The first results of FunFit project are:

  • A theoretical model of optimal infection dynamics for a biotrophic fungus was developed and allows predicting mycelium growth and spore production. This theoretical model fully fits empirical data for the dynamics of in planta mycelium growth and sporulation of the poplar rust fungus.
  • We have demonstrated an adaptation to temperature in the Chestnut blight fungus during its migration to northern France.
  • We have identified a phenomenon of natural selection on the volume of spores of M. larici- populina during an annual dispersal event of the fungus on wild poplars along the Durance River valley.
  • We validated a theoretical model of coexistence of species based on trade-offs in a seasonal environment with empirical observations of the temporal dynamics for the two oak powdery mildew fungi, Erysiphe alphitoides and E. quercicola.
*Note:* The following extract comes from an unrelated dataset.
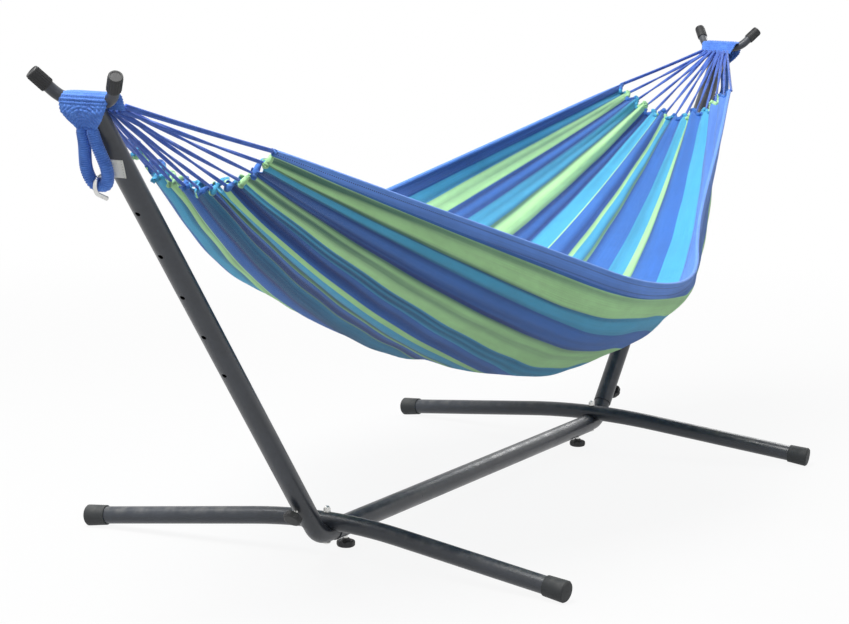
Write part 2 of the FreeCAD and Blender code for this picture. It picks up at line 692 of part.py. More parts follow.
def row_arc():
    """Radius and half angle of the arc that the end of the bed hangs in."""
    half, drop = dim("row_half_width"), dim("row_drop")
    radius = (half ** 2 + drop ** 2) / (2 * drop)
    return radius, math.asin(half / radius)


def end_hem(label, sign):
    """The rolled hem across one end of the bed, an arc that the clew cords are looped through."""
    body = new_body(label, Placement(Vector(sign * dim("bed_half_length"), 0, dim("row_height")), UPRIGHT))
    radius, half_angle = row_arc()
    bottom = -dim("row_drop")
    corners = [(0.0, bottom), (radius * math.tan(half_angle / 2), bottom), (dim("row_half_width"), 0.0)]
    roll = new_sketch(body, "XZ")
    add_circle(roll, cell("end_hem_dia"), (0.0, bottom))
    pipe = add_pipe(body, roll, run_sketch(body, "YZ", corners, [radius]))
    add_mirror(body, pipe, "XZ")
    return body


def clew_cords(label, sign):
    """Straight cords fanning from the clew band to evenly spaced points of the end hem."""
    count = int(dim("cord_count"))
    radius, half_angle = row_arc()
    centre_height = dim("row_height") - dim("row_drop") + radius
    cords = []
    for number in range(count):
        across = 2 * number / (count - 1) - 1
        stagger = dim("cord_stagger") * (-1) ** number
        start = Vector(sign * dim("cord_start_reach"), dim("cord_start_half") * across,
                       dim("cord_start_height") + stagger)
        stop = Vector(sign * dim("cord_end_reach"), radius * math.sin(half_angle * across),
                      centre_height - radius * math.cos(half_angle * across))
        cord = DOC.addObject("Part::Cylinder", "%s_%02d" % (label, number))
        cord.setExpression("Radius", cell("cord_dia") + " / 2")
        cord.Height = (stop - start).Length
        cord.Placement = Placement(start, Rotation(Vector(0, 0, 1), stop - start))
        cords.append(cord)
    return group(label, cords)


# ---------------------------------------------------------------- build and write
node("centre_beam", centre_beam())
for end, turn in ENDS.items():
    sign = -1 if end == "near" else 1
    node("elbow_" + end, elbow("elbow_" + end, turn))
    node("foot_tube_" + end, foot_tube("foot_tube_" + end, turn))
    node("foot_caps_" + end, foot_caps("foot_caps_" + end, turn))
    node("foot_bolt_" + end, foot_bolt("foot_bolt_" + end, turn))
    node("cap_nut_" + end, cap_nut("cap_nut_" + end, turn))
    node("mast_" + end, mast("mast_" + end, turn))
    node("fork_" + end, fork("fork_" + end, turn))
    node("fork_caps_" + end, fork_caps("fork_caps_" + end, turn))
    node("weld_nuts_" + end, weld_nuts("weld_nuts_" + end, turn))
    for place, seat in KNOB_FRAMES.items():
        name = "%s_knob_%s" % (place, end)
        node(name, knob(name, turn * seat))
        name = "%s_knob_bolt_%s" % (place, end)
        node(name, knob_bolt(name, turn * seat))
    node("loop_hook_" + end, loop_hook("loop_hook_" + end, turn))
    node("clew_band_" + end, band("clew_band_" + end, turn))
    node("hanging_loop_" + end, loop("hanging_loop_" + end, turn))
    node("tag_" + end, tag("tag_" + end, turn))
    node("end_hem_" + end, end_hem("end_hem_" + end, sign))
    node("clew_cords_" + end, clew_cords("clew_cords_" + end, sign))
node("side_hems", side_hems("side_hems"))
node("hammock_bed", hammock_bed("hammock_bed"))

DOC.recompute()
for thing in DOC.Objects:
    if "Invalid" in thing.State or "Error" in thing.State:
        raise ValueError("%s failed: %s" % (thing.Label, thing.State))
for thing in NODES:
    if thing.Shape.isNull() or not thing.Shape.isValid():
        raise ValueError("%s has no valid shape" % thing.Label)

os.makedirs("parts", exist_ok=True)
for thing in NODES:
    thing.Shape.exportStep("parts/%s.step" % thing.Label)
print("%d sub-parts written" % len(NODES))
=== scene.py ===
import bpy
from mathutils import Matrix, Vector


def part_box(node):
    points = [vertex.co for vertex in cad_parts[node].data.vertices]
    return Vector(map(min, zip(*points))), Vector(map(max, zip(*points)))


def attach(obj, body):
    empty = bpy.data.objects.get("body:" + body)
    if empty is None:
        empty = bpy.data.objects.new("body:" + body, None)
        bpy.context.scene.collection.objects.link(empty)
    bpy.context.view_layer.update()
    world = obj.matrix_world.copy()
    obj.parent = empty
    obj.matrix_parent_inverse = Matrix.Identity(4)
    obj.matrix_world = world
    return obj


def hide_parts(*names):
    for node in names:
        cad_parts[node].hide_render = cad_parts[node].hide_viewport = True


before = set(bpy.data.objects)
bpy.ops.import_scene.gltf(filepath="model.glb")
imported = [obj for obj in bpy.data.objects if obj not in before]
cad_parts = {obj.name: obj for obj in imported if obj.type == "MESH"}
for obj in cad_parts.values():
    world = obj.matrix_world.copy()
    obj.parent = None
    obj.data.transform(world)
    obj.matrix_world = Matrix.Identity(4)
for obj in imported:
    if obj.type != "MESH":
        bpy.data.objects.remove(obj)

"""Dresses a two-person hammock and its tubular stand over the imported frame.

Every new piece is a surface of two parameters worked out as whole arrays.  Lengths are metres, X runs along
the stand from the near mast to the far mast, Y across the bed and Z up.
"""

import logging
import math
from dataclasses import dataclass, field
from enum import Enum
from typing import Sequence

import bpy
import numpy as np
from mathutils import Matrix, Vector

LOG = logging.getLogger("hammock")
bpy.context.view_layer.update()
Array = np.ndarray
Rgb = tuple[float, float, float]
ACROSS = (0.0, 1.0, 0.0)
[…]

Outstanding feature (or focus) and future


Our ambition with the FunFit project is to provide significant contributions in fungal ecology and plant pathology, through developments of concepts, methodology and data. The main expected scientific outputs are the following:

  • Different models of plant-pathogen interaction: a model of local interaction enabling the assessment of lifetime infection success (i.e. links between traits and fitness) and helping to define what traits should be measured by plant pathologists; an extension of this model into an epidemiological model
  • A better understanding of niche differentiation between cryptic species, with a generic model and applications to the oak powdery mildew complex, representative of a major group of plant pathogens
  • Insights into evolutionary processes for a few major forest pathogens: Melampsora larici-populina, Cryphonectria parasitica, and Erysiphe alphitoides, representing contrasted disease types, parasitic strategies and life-cycles
  • New technical tools: in planta quantification of mycelium by real-time qPCR technique.

The most important output of our project is a conceptual framework for plant pathologists. Obtaining that plant pathology continues opening up to evolutionary and ecological ideas is an ambitious and very challenging goal.

Ultimately, the results of FunFit will both contribute to deeper academic knowledge of fungi, which constitute a major part of terrestrial biodiversity, and help knowledge-based management of plant diseases, with high social and economic impact, including pest risk analysis and selection of durable resistance.

Scientific production and patents

Eight scientific papers in excellent international peer-reviewed journals, in connection with the FunFit project were published, accepted or submitted. Several manuscripts are in preparation and will be submitted shortly. In addition, 17 oral and poster presentations were given by the project partners in national and international conferences.